Eligibility and support
When UW trustees voted to create the fund in August, they allocated $2 million for the endowment plus $250,000 in expendable funds to launch it in 2026. In March, the board voted to make the scholarship available to returning UW students as well as first-time and transfer students.
Recipients can receive support for all tuition and fees. It’s open to students who meet the following criteria:
- Be an enrolled member of the Eastern Shoshone or Northern Arapaho tribe.
- Wyoming residency and have graduated from a Wyoming high school.
- Good academic standing.
- Enrolled as a full-time college student.
- Complete the Free Application for Federal Student Aid, known as FAFSA, annually.
Students interested in applying must first verify tribal enrollment and complete a brief application. That application is due July 1. New first-year students interested in applying must confirm their fall 2026 enrollment by May 1, while transfer students must do so by Aug. 1.

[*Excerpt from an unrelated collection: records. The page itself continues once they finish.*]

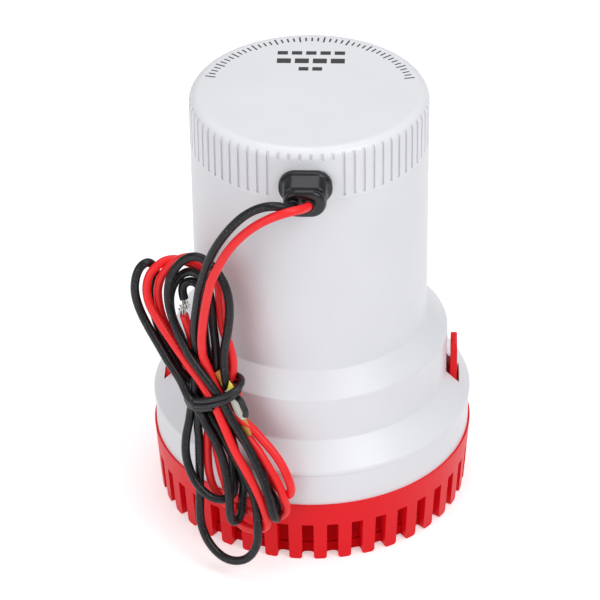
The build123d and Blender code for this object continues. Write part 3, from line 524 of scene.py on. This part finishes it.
def tieTurns():
    points, steps, turns = [], tie["stepsPerTurn"], tie["turns"]
    for number in range(len(turns) * steps - int(steps * tie["stopShort"])):
        index, part = divmod(number, steps)
        after = turns[min(index + 1, len(turns) - 1)]
        share = part / steps
        half = turns[index][0] * (1 - share) + after[0] * share
        place = turns[index][1] * (1 - share) + after[1] * share
        angle = 2 * math.pi * (share - tie["startShare"])
        across = -half * math.cos(angle)
        out = tie["deep"] * math.sin(angle)
        up = tie["middle"][1] + place + tie["rise"] * across - tie["climb"] * out
        points.append(hankPoint(tie["middle"][0] + across, up, out))
    return points


def makeTie():
    data = bpy.data.curves.new("tieWire", "CURVE")
    data.dimensions = "3D"
    layWire(data, tieTurns())
    layWire(data, [hankPoint(*place) for place in tie["stub"]])
    data.bevel_depth = tie["thickness"] / 2
    data.bevel_resolution = 4
    data.use_fill_caps = True
    piece = addPiece("tieWire", data, "tieWire")
    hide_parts("wire_tie")
    return piece


tieWire = makeTie()
print("tie made")


# the bare ends: thin tinned strands, a little splayed and uneven, out of the end of each sleeve
bareEnds = {
    "strands": 7, "thick": 0.00042, "ring": 0.00062, "reach": 0.0042, "turn": 1.4, "splay": 1.7,
    "steps": 5, "uneven": 0.12,
    "inSleeve": 0.3,         # diameters of the sleeve by which a strand starts inside it
}


def endOf(lead):
    # where the sleeve stops and the way it points there
    before, last = [hankPlace @ hankPoint(*place) for place in lead["tail"][-2:]]
    return last, (last - before).normalized()


def bareStrand(data, lead, strand):
    start, along = endOf(lead)
    aside = along.orthogonal().normalized()
    other = along.cross(aside)
    ring = 0 if strand == 0 else bareEnds["ring"]
    spline = data.splines.new("NURBS")
    spline.points.add(bareEnds["steps"] - 1)
    for step, knot in enumerate(spline.points):
        share = step / (bareEnds["steps"] - 1)
        angle = 2 * math.pi * strand / (bareEnds["strands"] - 1) + bareEnds["turn"] * share
        wide = ring * (1 + (bareEnds["splay"] - 1) * share)
        reach = bareEnds["reach"] * (1 - bareEnds["uneven"] * (strand % 3))
        length = reach * share - wire["diameter"] * bareEnds["inSleeve"]
        point = start + along * length + (aside * math.cos(angle) + other * math.sin(angle)) * wide
        knot.co = (*point, 1)
    spline.order_u = 3
    spline.use_endpoint_u = True


def makeBareEnds():
    data = bpy.data.curves.new("bareStrands", "CURVE")
    data.dimensions = "3D"
    for lead in (blackLead, redLead):
        for strand in range(bareEnds["strands"]):
            bareStrand(data, lead, strand)
    data.bevel_depth = bareEnds["thick"] / 2
    data.bevel_resolution = 2
    data.use_fill_caps = True
    piece = addPiece("bareStrands", data, "tinnedCopper")
    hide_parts("bare_ends")
    return piece


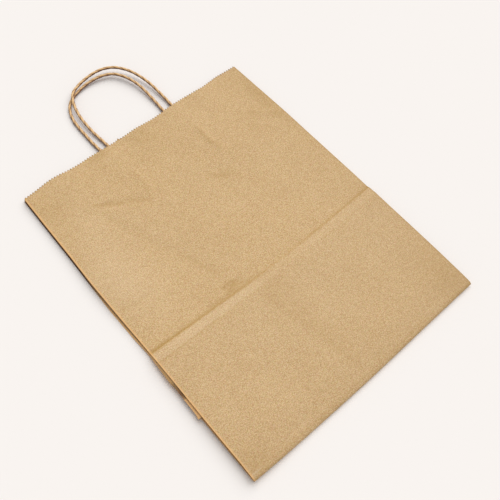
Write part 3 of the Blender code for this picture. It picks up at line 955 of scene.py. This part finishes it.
    def build(self, paper: Material) -> Thing:
        """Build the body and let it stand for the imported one.

        Args:
            paper: The sheet's material.

        Returns:
            The body's object.
        """
        bm = self.diced("bag_body", self.pitch)
        self.refine(bm)
        self.settle(bm)
        body = shown(bm, "folded_bag_sheet", paper, SHEET_SHARP_DEG)
        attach(body, ROOT)
        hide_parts("bag_body")
        LOG.info("%s: %d faces", body.name, len(body.data.polygons))
        return body


@dataclass
class HandlePatch:
    """A glued paper patch with the cord's two pressed ends sealed in it."""

    side: Side
    body: BagBody
    pitch: float = 0.004

    def build(self, paper: Material) -> Thing:
        """Build the patch, which follows the panel that it is glued to.

        Args:
            paper: The patch's material.

        Returns:
            The patch's object.
        """
        node = f"handle_patch_{self.side.value}"
        bm = self.body.diced(node, self.pitch)
        if self.side is Side.BACK:
            panel = self.body.panel
            for vert in bm.verts:
                x, y = panel.on_panel(np.array([vert.co.x]), np.array([vert.co.y]))
                vert.co.z += float(panel.rise(x, y)[0]) * MILLIMETRE
        bmesh.ops.triangulate(bm, faces=bm.faces)
        patch = shown(bm, f"glued_patch_{self.side.value}", paper, SHEET_SHARP_DEG)
        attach(patch, ROOT)
        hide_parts(node)
        LOG.info("%s: %d faces", patch.name, len(patch.data.polygons))
        return patch


@dataclass
class TwistedCord:
    """A paper cord of several strands twisted together, bent to a loop."""

    side: Side
    panel: Panel
    route: tuple[tuple[float, float, float], ...]
    diameter: float = 0.0033
    twisted_diameter: float = 0.0030
    strands: int = 2
    twist_length: float = 0.017
    groove_depth: float = 0.0003
    # The higher this power is, the narrower are the grooves between the strands.
    groove_power: int = 9
    # The painted shade is light on the crests, darker in the grooves and dark down the flanks and
    # underside.
    groove_shade: float = 0.6
    flank_dark: float = 0.25
    flank_light: float = 0.85
    ring_points: int = 24
    ring_pitch: float = 0.00055
    curve_steps: int = 24

    def line(self) -> list[Vector]:
        """Run a smooth curve through the route.

        Returns:
            Evenly spaced points in the row frame.
        """
        shift = Vector((self.panel.middle, self.panel.mouth, 0.0))
        places = [Vector(point) + shift for point in self.route]
        places = [2 * places[0] - places[1], *places, 2 * places[-1] - places[-2]]
        fine: list[Vector] = []
        for index in range(1, len(places) - 2):
            before, start, end, after = places[index - 1:index + 3]
            for step in range(self.curve_steps):
                t = step / self.curve_steps
                fine.append(0.5 * (2 * start + (end - before) * t
                                   + (2 * before - 5 * start + 4 * end - after) * t ** 2
                                   + (3 * start - before - 3 * end + after) * t ** 3))
        fine.append(places[-2])
        lengths = np.concatenate([[0.0], np.cumsum([(b - a).length for a, b in zip(fine, fine[1:])])])
        count = round(lengths[-1] / self.ring_pitch)
        wanted = np.linspace(0.0, lengths[-1], count + 1)
        columns = np.array(fine)
        return [Vector(point) for point in
                np.stack([np.interp(wanted, lengths, columns[:, axis]) for axis in range(3)], axis=1)]

    def radius(self, angle: float) -> float:
        """Return the cord's radius at an angle from a strand's crest."""
        dip = abs(math.sin(angle * self.strands / 2)) ** self.groove_power
        return self.twisted_diameter / 2 - self.groove_depth * dip

    def build(self, finish: Material) -> Thing:
        """Extrude a ring along the route, turning it as the strands twist.

        Args:
            finish: The cord's material.

        Returns:
            The cord's object.
        """
        line = self.line()
        bm = bmesh.new()
        twist_layer = bm.verts.layers.float.new("painted_cord_shade")
        ring = bmesh.ops.create_circle(bm, cap_ends=False, radius=self.diameter / 2,
                                       segments=self.ring_points)["verts"]
        rim = list(bm.edges)
        side = Vector((0.0, 0.0, 1.0))
        gone = 0.0
        angles = [2 * math.pi * place / self.ring_points for place in range(self.ring_points)]
        for index, centre in enumerate(line):
            if index:
                grown = bmesh.ops.extrude_edge_only(bm, edges=rim)["geom"]
                new = {part for part in grown if isinstance(part, bmesh.types.BMVert)}
                rim = [part for part in grown if isinstance(part, bmesh.types.BMEdge)
                       and part.verts[0] in new and part.verts[1] in new]
                partner = {edge.other_vert(vert): vert for vert in new for edge in vert.link_edges
                           if edge.other_vert(vert) not in new}
                ring = [partner[vert] for vert in ring]
                gone += (centre - line[index - 1]).length
            ahead = (line[min(index + 1, len(line) - 1)] - line[max(index - 1, 0)]).normalized()
            side = (side - ahead * side.dot(ahead)).normalized()
            other = ahead.cross(side)
            turn = 2 * math.pi * gone / self.twist_length
            for vert, angle in zip(ring, angles):
                reach = self.radius(angle)
                outward = side * math.cos(angle + turn) + other * math.sin(angle + turn)
                vert.co = centre + outward * reach
                # Paint shade into the grooves and down the flanks and underside, by how each ring point
                # faces.
                dip = (self.twisted_diameter / 2 - reach) / self.groove_depth
                lit = float(smooth_step(outward.z, self.flank_dark, self.flank_light))
                vert[twist_layer] = (1.0 - self.groove_shade * dip) * lit
        bmesh.ops.holes_fill(bm, edges=[edge for edge in bm.edges if edge.is_boundary])
        bmesh.ops.recalc_face_normals(bm, faces=bm.faces)
        cord = shown(bm, f"twisted_cord_{self.side.value}", finish, CORD_SHARP_DEG)
        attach(cord, ROOT)
        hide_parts(f"handle_cord_{self.side.value}")
        LOG.info("%s: %.1f mm long", cord.name, gone / MILLIMETRE)
        return cord


CORD_START = -0.0077
BACK_ROUTE = (
    (0.0460, CORD_START, 0.0020), (0.0462, -0.0020, 0.0020), (0.0464, 0.0042, 0.0021),
    (0.0466, 0.0125, 0.0024), (0.0463, 0.0238, 0.0031), (0.0457, 0.0353, 0.0040),
    (0.0433, 0.0490, 0.0050), (0.0384, 0.0627, 0.0060), (0.0302, 0.0745, 0.0065),
    (0.0204, 0.0809, 0.0064), (0.0092, 0.0832, 0.0061), (-0.0031, 0.0823, 0.0058),
    (-0.0145, 0.0793, 0.0056), (-0.0232, 0.0744, 0.0056), (-0.0288, 0.0655, 0.0054),
    (-0.0320, 0.0553, 0.0047), (-0.0338, 0.0444, 0.0040), (-0.0342, 0.0332, 0.0033),
    (-0.0339, 0.0220, 0.0026), (-0.0329, 0.0119, 0.0022), (-0.0322, 0.0034, 0.0020),
    (-0.0320, -0.0020, 0.0020), (-0.0319, CORD_START, 0.0020),
)
FRONT_ROUTE = (
    (0.0354, CORD_START, 0.0020), (0.0355, -0.0020, 0.0020), (0.0358, 0.0041, 0.0020),
    (0.0363, 0.0125, 0.0021), (0.0364, 0.0240, 0.0027), (0.0362, 0.0360, 0.0035),
    (0.0347, 0.0476, 0.0042), (0.0308, 0.0600, 0.0046), (0.0238, 0.0705, 0.0047),
    (0.0140, 0.0760, 0.0044), (0.0040, 0.0780, 0.0038), (-0.0060, 0.0780, 0.0031),
    (-0.0155, 0.0763, 0.0024), (-0.0248, 0.0732, 0.0018), (-0.0328, 0.0668, 0.0018),
    (-0.0378, 0.0580, 0.0018), (-0.0405, 0.0480, 0.0018), (-0.0414, 0.0380, 0.0018),
    (-0.0415, 0.0270, 0.0018), (-0.0416, 0.0170, 0.0019), (-0.0413, 0.0090, 0.0020),
    (-0.0410, 0.0030, 0.0020), (-0.0409, -0.0020, 0.0020), (-0.0408, CORD_START, 0.0020),
)


@dataclass
class Studio:
    """The pale floor, the soft lights and the camera."""

    camera_place: tuple[float, float, float] = (-0.1800, -0.1967, 0.5202)
    look: tuple[float, float, float] = (0.31226, 0.32162, -0.8939)
    upward: tuple[float, float, float] = (0.57547, 0.68462, 0.44735)
    lens_mm: float = 46.156
    sensor_mm: float = 36.0
    nearest: float = 0.01
    farthest: float = 50.0
    # The floor lies a hair under the bag, so that the two faces don't fall together.
    floor_reach: float = 6.0
    floor_drop: float = 0.00002
    sky: float = 0.4
    lamp_direction: tuple[float, float, float] = (0.59, 0.21, 0.78)
    lamp_angle_deg: float = 68.0
    lamp_share: float = 0.61

    def set_camera(self) -> Thing:
        """Place the camera above the bag's lower left and make it the scene's camera.

        Returns:
            The camera.
        """
        data = bpy.data.cameras.new("camera")
        data.lens = self.lens_mm
        data.sensor_width = self.sensor_mm
        data.clip_start, data.clip_end = self.nearest, self.farthest
        camera = bpy.data.objects.new("camera", data)
        back = -Vector(self.look).normalized()
        right = Vector(self.upward).cross(back).normalized()
        upward = back.cross(right)
        turn = Matrix((right, upward, back)).transposed()
        camera.matrix_world = Matrix.Translation(self.camera_place) @ turn.to_4x4()
        bpy.context.scene.collection.objects.link(camera)
        bpy.context.scene.camera = camera
        return camera

    def lay_floor(self, paint: Material) -> Thing:
        """Lay the floor just under the bag.

        Args:
            paint: The floor's material.

        Returns:
            The floor's object.
        """
        bm = bmesh.new()
        bmesh.ops.create_grid(bm, x_segments=1, y_segments=1, size=self.floor_reach)
        bmesh.ops.translate(bm, verts=bm.verts, vec=(0.0, 0.0, -self.floor_drop))
        floor = shown(bm, "floor", paint, FLOOR_SHARP_DEG)
        return floor

    def hang_lamp(self) -> Thing:
        """Hang the soft lamp, whose power gives its share of a plain light level.

        Returns:
            The lamp.
        """
        towards = Vector(self.lamp_direction).normalized()
        data = bpy.data.lights.new("soft_lamp", "SUN")
        data.angle = math.radians(self.lamp_angle_deg)
        data.energy = self.lamp_share * math.pi / towards.z
        lamp = bpy.data.objects.new("soft_lamp", data)
        lamp.location = towards
        lamp.rotation_mode = "QUATERNION"
        lamp.rotation_quaternion = towards.to_track_quat("Z", "Y")
        bpy.context.scene.collection.objects.link(lamp)
        return lamp

    def light_sky(self) -> bpy.types.World:
        """Light the surroundings evenly and show them as pale as the floor.

        Returns:
            The world.
        """
        world = bpy.data.worlds.new("studio")
        world.use_nodes = True
        tree = world.node_tree
        tree.nodes.clear()
        soft = add_node(tree, "ShaderNodeBackground", Color=(1.0, 1.0, 1.0, 1.0), Strength=self.sky)
        pale = add_node(tree, "ShaderNodeBackground", Color=linear(PALE), Strength=1.0)
        rays = add_node(tree, "ShaderNodeLightPath")
        mixed = add_node(tree, "ShaderNodeMixShader", i0=rays.outputs["Is Camera Ray"],
                         i1=soft.outputs[0], i2=pale.outputs[0])
        add_node(tree, "ShaderNodeOutputWorld", Surface=mixed.outputs[0])
        bpy.context.scene.world = world
        return world


def main() -> None:
    """Build the studio, the cords, the bag and its patches."""
    logging.basicConfig(level=logging.INFO, format="%(message)s")
    bpy.context.scene.view_settings.view_transform = "Standard"
    studio = Studio()
    studio.set_camera()
    panel = Panel()
    cord_paper = CordPaper().build()
    TwistedCord(Side.BACK, panel, BACK_ROUTE).build(cord_paper)
    TwistedCord(Side.FRONT, panel, FRONT_ROUTE).build(cord_paper)
    sheet_paper = KraftPaper().build()
    strip_paper = KraftPaper(name="kraft_strip", dark="#A68453", light="#CDAE7E").build()
    body = BagBody(panel)
    body.build(sheet_paper)
    for side in Side:
        HandlePatch(side, body).build(strip_paper)
    studio.lay_floor(StudioPaint().build())
    studio.hang_lamp()
    studio.light_sky()


if __name__ == "__main__":
    main()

The scholarship can be renewed for recipients, but renewal is contingent on the following: continuous full-time enrollment of 12 credit hours each fall and spring semester; successful completion of 24 credit hours each academic year; maintaining a 2.0 UW cumulative grade-point average; annual completion of the FAFSA form; and annual completion of the scholarship application in WyoScholarships.
In a press release, UW President Ed Seidel stressed the importance of meeting deadlines for the program’s successful launch.
“Our Board of Trustees and university have made a tremendous commitment to students from the tribes of Wyoming’s Wind River Indian Reservation, and we want to ensure that all eligible, enrolled tribal members have the opportunity to receive this new scholarship,” Seidel said.
Historic benefits and obligations
The idea has been batted around for years. Representatives of both the Eastern Shoshone and Northern Arapaho tribes — who occupy the Wind River Reservation — proposed a tuition waiver for Indigenous UW students in 2018.
The idea behind such waivers is to remove financial barriers that keep Indigenous students from higher education and to address historical inequities.

Revenue from lands the federal government gave to Wyoming helped generate the University of Wyoming’s endowment, making it a land-grant university. The United States seized some of those lands from tribes and gifted them to the new state to benefit public education. UW still receives the funds generated from leasing the lands.
Those historic benefits, advocates say, create ethical obligations to Wyoming’s Native American residents. Supporters also argue that a waiver would encourage more Native American students to enroll in higher education, where their participation and graduation rates lag.
The 2018 proposal did not gain significant traction, but a 2022 memorandum of understanding between UW and the tribes committed to building resources to assist native students, among other things. The waiver concept reemerged in 2024, after Alyson White Eagle, a research assistant and student in the UW College of Law, zeroed in on Native tuition waivers for a research project. White Eagle, who is Northern Arapaho, presented her findings to lawmakers.
Less than 1% of the UW student body reports being Native American or Alaskan Native, which is compared to 4% of the state population holding tribal affiliations, according to her report. Retention and graduation rates among Indigenous students also lag behind the general student population.
Despite scholarships for Eastern Shoshone and Northern Arapaho students that include the Northern Arapaho Endowment, the Northern Arapaho Sky People Endowment and the Chief Washakie Endowment, White Eagle said, applicants for those exceeded the availability of funds. “So a lot of students missed out.”
All factors considered, she told lawmakers, “the financial need faced by Native students at UW extends beyond what most students can reasonably manage while they pursue a higher education.”
Months after White Eagle’s presentation, Seidel pledged to spearhead an effort to define what Native student tuition waivers could look like for the school’s undergraduates. Those efforts culminated in the Promise Fund.
More opportunity
Native students often experience culture shock as first-generation college students, Wyoming Indian school counselor Robinson said. Many students have lived their entire lives on the reservation, and Laramie represents a change that can be jarring.
“It’s a different atmosphere in a different place,” he said.

But historically, an even larger obstacle for tribal students “is affordability,” he said.
UW’s total, including tuition and fees, is $8,245 for in-state students, according to the U.S. News & World Report. While cheaper than the national average, the price tag can still be a barrier for families on the reservation, where the poverty rate is about 20% higher than in the rest of the country.
Robinson himself attended the University of Wyoming. He had a meaningful and positive education, he said, and is glad more tribal students now have that opportunity.
“I think it’s an eye-opening and enriching experience for our students,” he said.